Anfield my landscape of clashing boots
My corner of forever Liverpool
The labyrinths of pass and move
The crowds who gather in songs with dreams
And if I am now exile and rootless
Then I still know the road home
Its river of rhythms well known
Where life flows on within me
And I meet with my father again
Each Anfield Saturday afternoon.

You can listen to the poem in full here.

Paul Farley, who is also a lifelong Liverpool fan and child of the city, pinned his own much-loved poem ‘Liverpool Disappears for a Billionth of a Second’ to the map. Paul said:

“The Places of Poetry project has been unpredictable, addictive, and one of the great pleasures has been the zooming in and zipping across the map to see what each day brought, every new crop of different voices and viewpoints. They celebrate. They lament. They evoke. Sharon’s Anfield poem beautifully encapsulates everything places of poetry is about and I am delighted it’s release now marks a new chapter in the history of Anfield and Liverpool FC.”

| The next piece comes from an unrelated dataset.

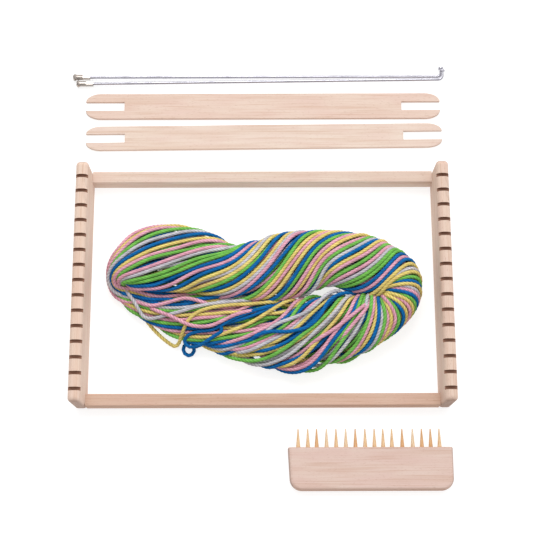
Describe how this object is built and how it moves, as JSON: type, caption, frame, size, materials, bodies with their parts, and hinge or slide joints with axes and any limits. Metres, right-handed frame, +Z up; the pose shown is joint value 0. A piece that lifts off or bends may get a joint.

Andrew McRae at the University of Exeter said: “Poetry has been used across the centuries to reflect on places and their histories. We have used modern technology to innovate and inspire new poetry and it has been a pleasure to read about the places that matter to poets young and old, experienced and new, in these most extraordinary times.”

Places of Poetry has now closed for submissions but the map of poems remains online here.

An anthology of poems submitted to the Places of Poetry project, including Sharon’s ‘Anfield’, will be published by Oneworld in October 2020.

Sharon Jones recently published a book of football poetry ‘A Wall, A Ball & The Grace of Football’ available now and which includes the poem ‘Anfield’.